FB has successfully persevered through such troubles in the past.  We will be watching the reaction to Libra as the project moves forward.

Investment implications:  In a “blue sky” scenario where FB overcomes public skepticism and regulatory concerns, the Libra project could represent a profound expansion of FB’s presence in e-commerce and financial services, providing wholly new revenue streams, deepening the company’s strength as an advertising powerhouse, and creating public goodwill.  However, there are many clouds on the horizon, and we believe that in the face of regulatory concerns and likely competition from globally significant banks, the timeline for Libra adoption proposed by FB is extremely aggressive.  In the near term, the vicissitudes of the approval process could cause volatility for FB, though, in our view, not as severe as those which accompanied the revelation of the company’s privacy missteps.  The progress of the project could also continue to provide support for cryptos, as speculators anticipate a new influx of cash into the digital asset space in general.
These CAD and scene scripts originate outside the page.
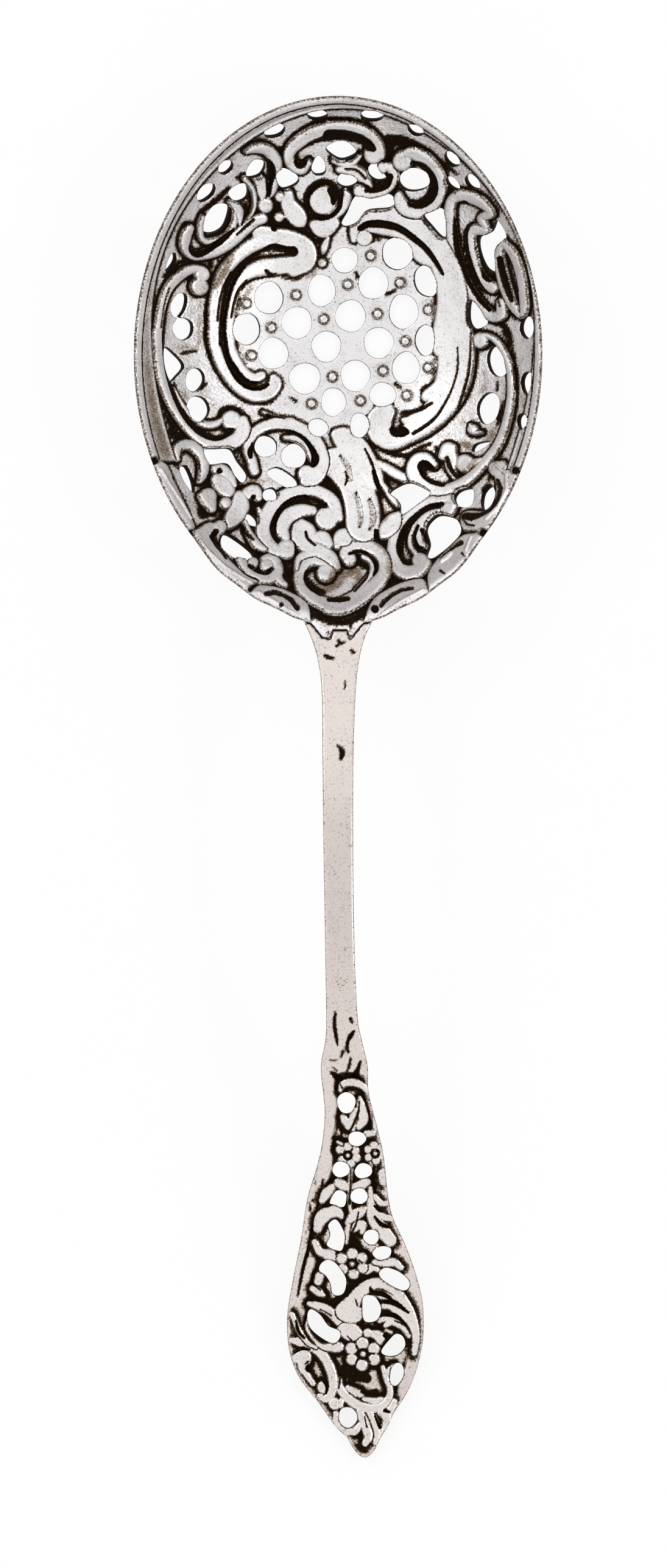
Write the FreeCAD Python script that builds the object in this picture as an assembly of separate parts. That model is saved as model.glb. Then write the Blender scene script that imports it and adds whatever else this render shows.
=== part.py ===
import FreeCAD, Part
import math
import os

from FreeCAD import Vector

# Whole spoon, millimetres. The bowl lies towards +Y, its hollow opens towards +Z.
overall_length = 224.0

# Bowl.
bowl_length = 85.0
bowl_width = 67.0
bowl_depth = 17.0
bowl_wall = 1.0
bowl_flat_radius = 10.0
heel_curl_radius = 4.0
heel_lip_length = 7.0
heel_slope = 12.0

# Ornament laid on the bowl.
relief_height = 0.7
boss_height = 0.5
groove_depth = 0.4
scroll_width = 3.0
groove_width = 1.2
boss_radius = 1.0
rim_band_left = 2.8
rim_band_right = 1.2
rim_band_tip = 1.4

# Handle: flat stem, pierced end plate, arched side view.
stem_width = 5.0
stem_thickness = 1.9
end_width = 23.0
end_length = 67.0
end_offset = 3.0
lap_length = 4.0

# Reach of cutting bodies past the metal they cut.
overrun = 4.0
clear_height = 40.0

# Flat facets: of the bowl, of the round outlines, of the holes, and the step along curves.
bowl_sectors = 28
bowl_arc_steps = 4
heel_curl_steps = 2
outline_sides = 60
hole_sides = 10
knob_sides = 8
curve_step = 2.7
arch_step = 5.0

half_width = bowl_width / 2
half_length = bowl_length / 2
bowl_y = overall_length / 2 - half_length
end_y = end_length / 2 - overall_length / 2
bowl_squeeze = half_width / half_length

arc_span = half_length - bowl_flat_radius
arc_radius = (arc_span ** 2 + bowl_depth ** 2) / (2 * bowl_depth)
edge_angle = math.asin(arc_span / arc_radius)
heel_angle = math.radians(heel_slope)
shoulder_share = 1.021
shoulder_y = bowl_y - shoulder_share * half_length
crumb_share = 0.02
groove_share = 0.4
groove_least_points = 4
full_turn = 2 * math.pi

# Bowl outline past the ellipse, where it flares into the handle (share of half width, of half length).
flare_shares = [(0.712, -0.7022), (0.6, -0.822), (0.49, -0.892), (0.4, -0.944), (0.3, -0.981), (0.225, -1.012)]
shoulder_point_share = (0.172, -1.026)
tongue_shares = [(0.12, -1.036), (0.085, -1.07), (0.06, -1.094), (0.044, -1.06),
                 (-0.03, -1.06), (-0.04, -1.094), (-0.075, -1.09), (-0.13, -1.036)]

# Round holes of the lattice: place, half axes, lean in degrees.
lattice_hole_shares = [
    (0.032, 0.377, 0.064, 0.049, 0), (0.2915, 0.402, 0.0765, 0.062, 0), (-0.081, 0.26, 0.0665, 0.062, 0),
    (0.173, 0.288, 0.073, 0.062, 0), (0.061, 0.161, 0.075, 0.062, 0), (-0.203, 0.135, 0.075, 0.062, 0),
    (-0.058, 0.043, 0.072, 0.06, 0), (0.2, 0.057, 0.073, 0.06, 0), (0.321, 0.178, 0.071, 0.067, 0),
    (-0.319, 0.016, 0.074, 0.061, 0), (-0.34, 0.2305, 0.0705, 0.062, 0), (-0.452, 0.109, 0.07, 0.06, 0),
    (-0.164, -0.081, 0.077, 0.06, 0), (0.085, -0.071, 0.072, 0.061, 0), (-0.023, -0.173, 0.061, 0.055, 0),
    (0.219, -0.144, 0.0655, 0.0465, 0), (0.3335, -0.041, 0.0675, 0.062, 0), (0.43, 0.293, 0.055, 0.062, 20),
    (0.4285, 0.066, 0.05, 0.06, 0), (-0.098, -0.272, 0.05, 0.034, -20), (0.105, -0.263, 0.046, 0.048, 0),
]

# Oval holes of the rim row and between the scrolls, same terms.
oval_hole_shares = [
    (-0.101, 0.928, 0.049, 0.02, 0), (0.166, 0.9265, 0.056, 0.024, 0), (-0.31, 0.867, 0.053, 0.024, 20),
    (0.381, 0.8725, 0.043, 0.0235, -25), (0.557, 0.757, 0.045, 0.022, -45), (0.658, 0.668, 0.045, 0.022, -48),
    (0.562, 0.666, 0.042, 0.018, -45), (-0.55, 0.727, 0.04, 0.023, 40), (-0.646, 0.63, 0.055, 0.025, 45),
    (0.924, 0.108, 0.033, 0.043, 0), (0.926, -0.107, 0.03, 0.045, 0), (0.906, -0.255, 0.03, 0.033, 0),
    (0.044, 0.683, 0.05, 0.0275, 0), (0.373, 0.682, 0.076, 0.044, 0), (0.78, -0.022, 0.046, 0.06, 15),
    (-0.78, 0.198, 0.036, 0.05, -20), (-0.76, 0.1065, 0.05, 0.042, 0), (-0.7025, -0.089, 0.045, 0.046, -15),
    (-0.688, -0.203, 0.056, 0.051, 0), (-0.355, -0.345, 0.055, 0.042, 0), (-0.2185, -0.382, 0.061, 0.048, 0),
    (-0.333, -0.534, 0.036, 0.028, 0), (0.737, -0.2, 0.053, 0.062, -12),
]

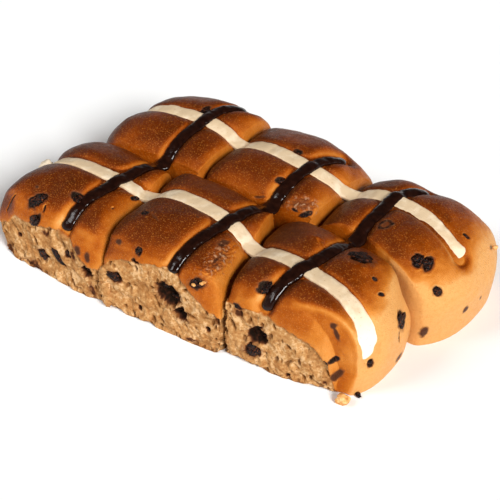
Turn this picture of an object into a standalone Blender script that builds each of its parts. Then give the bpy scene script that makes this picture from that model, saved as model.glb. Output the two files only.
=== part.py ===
"""A slab of six chocolate hot cross buns that proved and baked side by side.

Three buns stand in each of two rows. X runs along the rows, Y from the torn front side to the
crusted back, and Z up from the face that the slab rests on. The origin is the middle of the
slab's footprint. Each bun and each piped strip is an object of its own.
"""
import math
from dataclasses import dataclass

import bmesh
import bpy
from mathutils import Vector

MM = 0.001

# Heights of a bun
BELLY_HEIGHT = 22 * MM       # where a bun is widest
TUCK = 60 * MM               # how far the round underside would reach below the belly

# How neighbours and the tear shape a bun
SEAM_GAP = 0.3 * MM          # between the faces of two buns that touch
BEND_ROOM = 0.4 * MM         # more gap between the rows, where flat facets meet on a bent seam
SEAM_ROUNDING = 2.5 * MM
TORN_ROUNDING = 1.0 * MM
PRESSED = 1.20               # how far past its seam a bun would have spread, as a ratio
TORN = 1.12                  # the same past the torn side
LEANING = 1.32               # the same where a bun leans on its neighbour
DOME_POWER = 2.45            # 2 is an ellipse, and more is a flatter top with a fuller shoulder
CUBE_CUTS = 7                # grid lines across each side of the cube that a bun starts as

# Plan squareness of a bun's corners: 2 is a round corner, and more is a squarer one
ROUND = 2.4
FREE = 2.9                   # a corner with two free sides, or that a neighbour barely presses
HALF_SHUT = 4.5              # a corner with one free side
SHUT = 8.0                   # a corner that neighbours press on from both sides

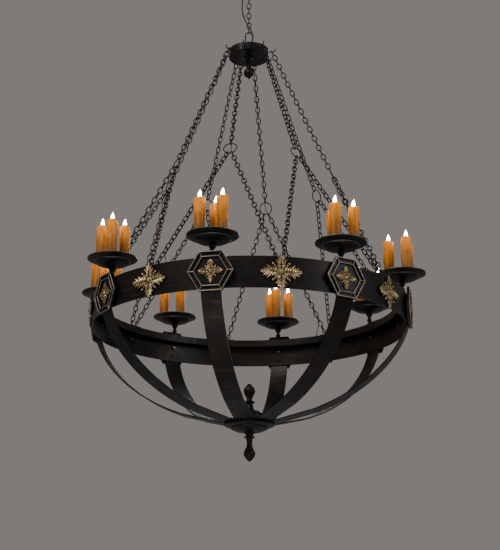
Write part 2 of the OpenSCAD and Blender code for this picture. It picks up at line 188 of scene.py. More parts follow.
def grid_faces(rows: int, columns: int, close_rows: bool = False, close_columns: bool = False) -> Array:
    """Quads of a grid whose points are counted row by row.

    Args:
        rows, columns: points along each way.
        close_rows, close_columns: whether the last line joins the first one.

    Returns:
        An array of four point numbers per face.
    """
    r, c = np.meshgrid(
        np.arange(rows if close_rows else rows - 1),
        np.arange(columns if close_columns else columns - 1),
        indexing="ij",
    )
    r, c = r.ravel(), c.ravel()
    below, beside = (r + 1) % rows * columns, (c + 1) % columns
    r = r * columns
    return np.stack([r + c, r + beside, below + beside, below + c], axis=1)


def circle(count: int) -> Array:
    """Evenly spaced angles of a full turn."""
    return np.arange(count) * (2 * math.pi / count)


def smooth_step(t: Array) -> Array:
    """0 below 0 and 1 above 1, with an S curve between: 3t^2 - 2t^3."""
    t = np.clip(t, 0.0, 1.0)
    return t * t * (3.0 - 2.0 * t)


def smooth_line(knots: Array, steps: int) -> Array:
    """A curve through every knot: a cubic per stretch, whose slope at a knot is half the chord of its
    two neighbours.

    Args:
        knots: the points to pass through, one row each.
        steps: points per stretch.

    Returns:
        The curve's points, ending on the last knot.
    """
    p = np.vstack([2 * knots[0] - knots[1], knots, 2 * knots[-1] - knots[-2]])
    a, b, c, d = (x[:, None] for x in (p[:-3], p[1:-2], p[2:-1], p[3:]))
    t = (np.arange(steps) / steps)[None, :, None]
    cubic = 2 * b + (c - a) * t + (2 * a - 5 * b + 4 * c - d) * t**2 + (3 * b - a - 3 * c + d) * t**3
    return np.vstack([0.5 * cubic.reshape(-1, 3), knots[-1]])


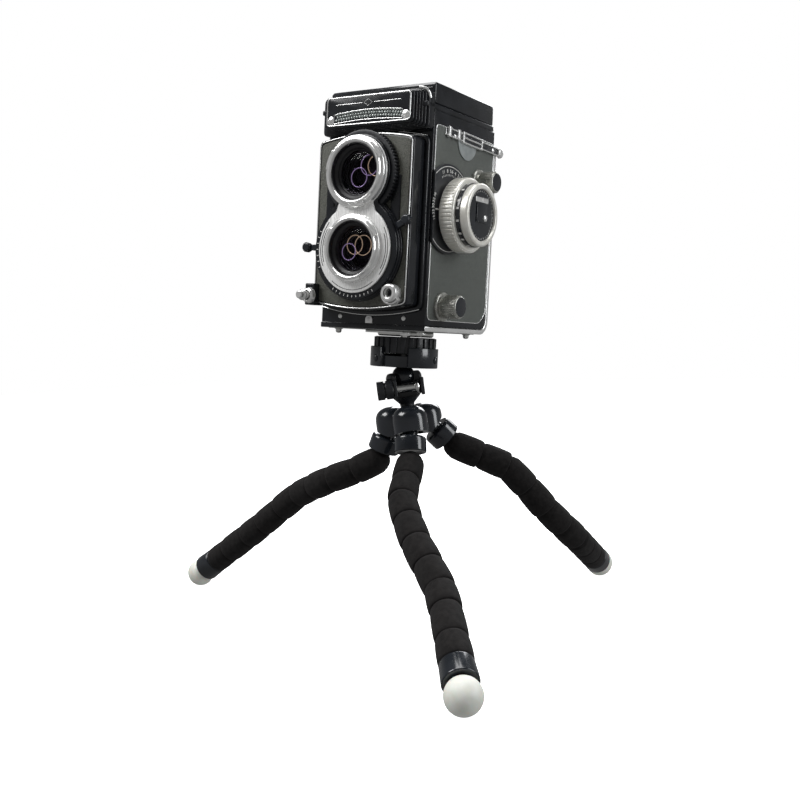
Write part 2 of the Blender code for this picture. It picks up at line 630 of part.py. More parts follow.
def make_crank(mats, frame, camera):
    """On the right-hand side: a round hub, an arm folded down along the body, and a turning grip."""
    y, z = CRANK_AXIS
    face = -BODY_HALF_WIDTH
    turn = Body("crank_turn", frame, (face, y, z), (-1, 0, 0), camera)
    place = moved(0, y, z) @ Matrix.Rotation(math.pi, 4, "Z") @ SIDE
    disc = turned([(0, -face + 0.4), (11, -face + 0.4), (11, -face + 3.4), (0, -face + 3.4)], 24, place)
    arm = prism(rounded_rectangle(-4.5, 4.5, -38, 6, 4.4), -face + 3.0, -face + 5.2, place)
    piece("crank_arm", disc, mats["chrome"], frame, turn, joined=(arm,))
    spin = Body("crank_grip_spin", frame, (face, y, z - 33.5), (-1, 0, 0), turn)
    grip = [(0, -face + 5.5), (4.2, -face + 5.5), (3.4, -face + 8.6), (4.2, -face + 13.6), (0, -face + 14.6)]
    piece("crank_grip", turned(grip, 14, place @ moved(0, -33.5, 0)), mats["plastic"], frame, spin)


def build():
    clear_scene()
    mats = make_materials()
    hub_at = moved(*HUB_AT, HUB_HEIGHT)
    hub_frame = hub_at @ leaning(*HUB_LEAN)
    root = Body("tripod", hub_at)
    starts = make_hub(mats, root, hub_frame)
    for leg, start in starts.items():
        make_leg(leg, mats, root, start)
    clamp_frame, swivel = make_clamp(mats, root, hub_frame)
    ball_at = hub_frame @ Vector((0, 0, BALL_ABOVE_HUB))
    camera_frame = moved(*ball_at) @ leaning(*CAMERA_LEAN) @ moved(-SCREW_AT[0], -SCREW_AT[1], -BALL_CENTRE)
    tilt = make_platform(mats, clamp_frame, swivel, camera_frame)
    make_door(mats, camera_frame, tilt)
    hinge_y, hinge_z = DOOR_HINGE
    camera = Body("camera_open", camera_frame, (0, hinge_y, hinge_z), (-1, 0, 0), tilt)
    make_shell(mats, camera_frame, camera)
    make_hood(mats, camera_frame, camera)
    make_front(mats, camera_frame, camera)
    make_side_controls(mats, camera_frame, camera)
    make_crank(mats, camera_frame, camera)


build()
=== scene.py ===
"""A twin-lens film camera on a small tripod with three flexible foam legs.

The sections follow the object as it is put together: the tripod's hub, its legs, its head, then the camera
from its back door to its knobs, and the studio last. Sizes are in millimetres, in the frame of the piece
that they belong to, and each piece is turned into metres when it is finished.
"""

import json
import math

import bmesh
import bpy
from mathutils import Matrix, Vector

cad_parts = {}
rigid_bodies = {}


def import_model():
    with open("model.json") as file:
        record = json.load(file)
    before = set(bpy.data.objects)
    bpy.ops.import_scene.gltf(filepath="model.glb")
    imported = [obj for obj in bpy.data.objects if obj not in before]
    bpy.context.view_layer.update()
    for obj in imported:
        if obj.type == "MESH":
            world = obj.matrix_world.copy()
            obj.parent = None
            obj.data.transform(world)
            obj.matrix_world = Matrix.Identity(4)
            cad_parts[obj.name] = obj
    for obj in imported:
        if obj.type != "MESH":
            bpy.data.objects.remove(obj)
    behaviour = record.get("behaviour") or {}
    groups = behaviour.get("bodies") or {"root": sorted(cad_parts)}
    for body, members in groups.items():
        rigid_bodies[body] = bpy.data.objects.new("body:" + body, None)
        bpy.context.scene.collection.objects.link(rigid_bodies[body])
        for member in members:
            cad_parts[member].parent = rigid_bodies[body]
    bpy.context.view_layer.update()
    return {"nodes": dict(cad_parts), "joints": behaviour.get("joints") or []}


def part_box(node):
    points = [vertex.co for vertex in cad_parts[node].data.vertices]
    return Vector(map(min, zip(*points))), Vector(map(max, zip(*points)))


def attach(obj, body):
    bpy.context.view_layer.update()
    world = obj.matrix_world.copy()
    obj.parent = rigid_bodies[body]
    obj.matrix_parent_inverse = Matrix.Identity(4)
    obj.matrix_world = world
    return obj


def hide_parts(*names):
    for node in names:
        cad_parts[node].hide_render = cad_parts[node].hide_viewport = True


for leftover in list(bpy.data.objects):
    bpy.data.objects.remove(leftover)

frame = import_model()

# --- Hub ---
# One gloss black moulding: three round lobes, each with a socket for a leg's first ball, round a core
# that ends in the neck which the head turns on. Moulded in ABS.

MM = 0.001
joints = {joint["name"]: joint for joint in frame["joints"]}


def pivot(joint):
    return Vector(joints[joint]["pos_m"]) / MM


def axis(joint):
    return Vector(joints[joint]["axis"]).normalized()


def stood(origin, up, across=None):
    """The frame at a point whose Z runs up, and whose X is as near as it can be to the direction across."""
    up = Vector(up).normalized()
    if across is None:
        turn = up.to_track_quat("Z", "Y").to_matrix()
    else:
        x = (across - up * across.dot(up)).normalized()
        turn = Matrix((x, up.cross(x), up)).transposed()
    return Matrix.Translation(origin) @ turn.to_4x4()


def moved(x=0, y=0, z=0):
    return Matrix.Translation((x, y, z))


def spun(degrees, about="Z"):
    return Matrix.Rotation(math.radians(degrees), 4, about)


GENTLE = math.radians(18)


def softened(points, radius, steps=4, ring=False):
    """The outline with its corners rounded, as a moulded or turned edge is. A ring is a closed outline.
    Points on a gentle curve stay as they are."""
    points = [Vector(point) for point in points]
    if ring:
        points = [points[-1], *points, points[0]]
    rounded = []
    for before, corner, after in zip(points, points[1:], points[2:]):
        if (corner - before).angle(after - corner) < GENTLE:
            rounded.append(corner)
            continue
        reach = min(radius, (corner - before).length * 0.48, (after - corner).length * 0.48)
        start = corner + (before - corner).normalized() * reach
        end = corner + (after - corner).normalized() * reach
        for i in range(steps + 1):
            t = i / steps
            rounded.append(start * (1 - t) ** 2 + corner * 2 * t * (1 - t) + end * t**2)
    return rounded if ring else [points[0], *rounded, points[-1]]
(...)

Please note that principals of Guild Investment Management, Inc.  (“Guild”) and/or Guild’s clients may at any time own any of the stocks mentioned in this article, and may sell them at any time.  Currently, Guild’s clients own FB, PYPL, and V.  In addition, for investment advisory clients of Guild, please check with Guild prior to taking positions in any of the companies mentioned in this article, since Guild may not believe that particular stock is right for the client, either because Guild has already taken a position in that stock for the client or for other reasons.